Merger and acquisitions transaction activity picked up in the second quarter of 2010. The increase is due to a number of factors. Deal momentum improved as the economy continued to show modest signs of improvement, debt markets became more active and valuations remained strong for companies that performed well. Additionally, a segment of business owners are motivated by pending tax law changes that will increase taxes and lower net proceeds after 2010, unless there is an extension of the Bush tax cuts. As a result, companies are evaluating liquidity alternatives resulting in the uptick in transactions. For companies that are performing well this is a good opportunity for shareholders to maximize the proceeds from a sale.
Transaction activity increased in all valuation segments in the 2Q10. The largest increases were in the $50 million to $100 million range and above $250 million; transactions in these segments increased by 44.2% and 73.5%, respectively. For acquisitions below $50 million, the improvement was 17.8% versus 1Q10 while transactions between $100 million and $250 million expanded 15.2%. The data demonstrates that activity is improving as all segments underwent a period of robust growth with an emphasis on the larger transactions.
Transaction Volume and Multiples 1,2
Multiples dipped in nearly all valuation segments except for transactions below $50 million. While there was a drop in the multiple, valuations are still healthy. In 1Q10, transaction multiples appeared abnormally high in the $50 million to $100 million valuation range. This segment underwent the largest decrease in value in 2Q10. The 20.1x multiple in 1Q10 seemed extraordinary in any market and not fully indicative of all the transactions in this value range. The elevated multiple was probably due to imperfect information in the marketplace. Since the multiple in 1Q10 was artificially high the dip, in reality, is probably not as severe. This segment’s valuation data for 1Q10 appears to be unique and multiples were still good in 2Q10. In addition, transaction values decreased above the $100 million threshold, although not as significantly, but are still above recent levels indicating that valuations remain strong.
Strategic vs. Financial Buyers 1,2
In 2Q10, strategic and financial investors increased the dollar value of their investments and transaction volume. Financial investors increased acquisitions dollars by 75% in 2Q10 versus 1Q10, while the total number of transactions increased by 26.6%. Strategic investors were also more active by both measures with the dollar value of acquisitions increasing 19.1% and total volume expanding 0.9%. Average deal size for strategic and financial investors grew in 2Q10. Private equity transaction size expanded 38.2% from $67.5 million in 1Q10 to $93.3 million. Meanwhile, the average strategic transaction value increased 17.9% from $58.7 million to $69.2 million over this same period.

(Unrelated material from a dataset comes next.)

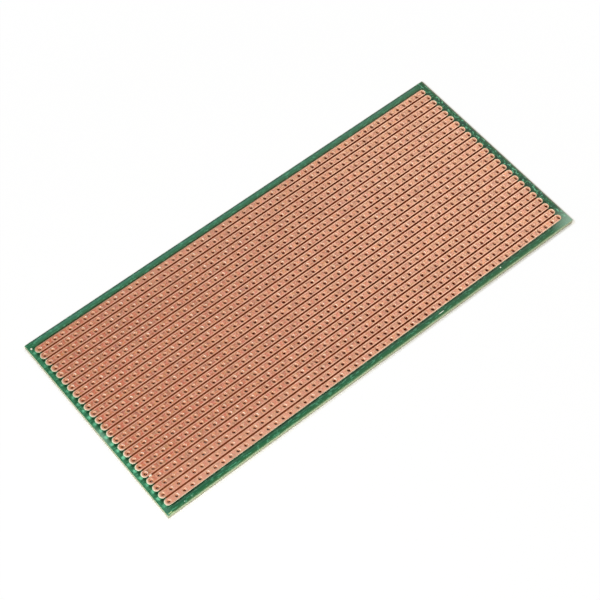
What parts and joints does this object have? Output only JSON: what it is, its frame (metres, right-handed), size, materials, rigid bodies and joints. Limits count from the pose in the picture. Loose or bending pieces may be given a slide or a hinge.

Hopefully, the uptick in activity in 2Q10 is a sign of increased transactions to come. Business owners are monitoring the improving market trying to time the sale of their company. Additionally, buyers are becoming much more aggressive in their efforts to secure and complete transactions, but remain selective. Overall, if your company is performing well now is a good time to sell due to the upcoming change in tax laws and high valuations. Companies that are average to below average performers will still need to undertake careful consideration before undergoing a sale process.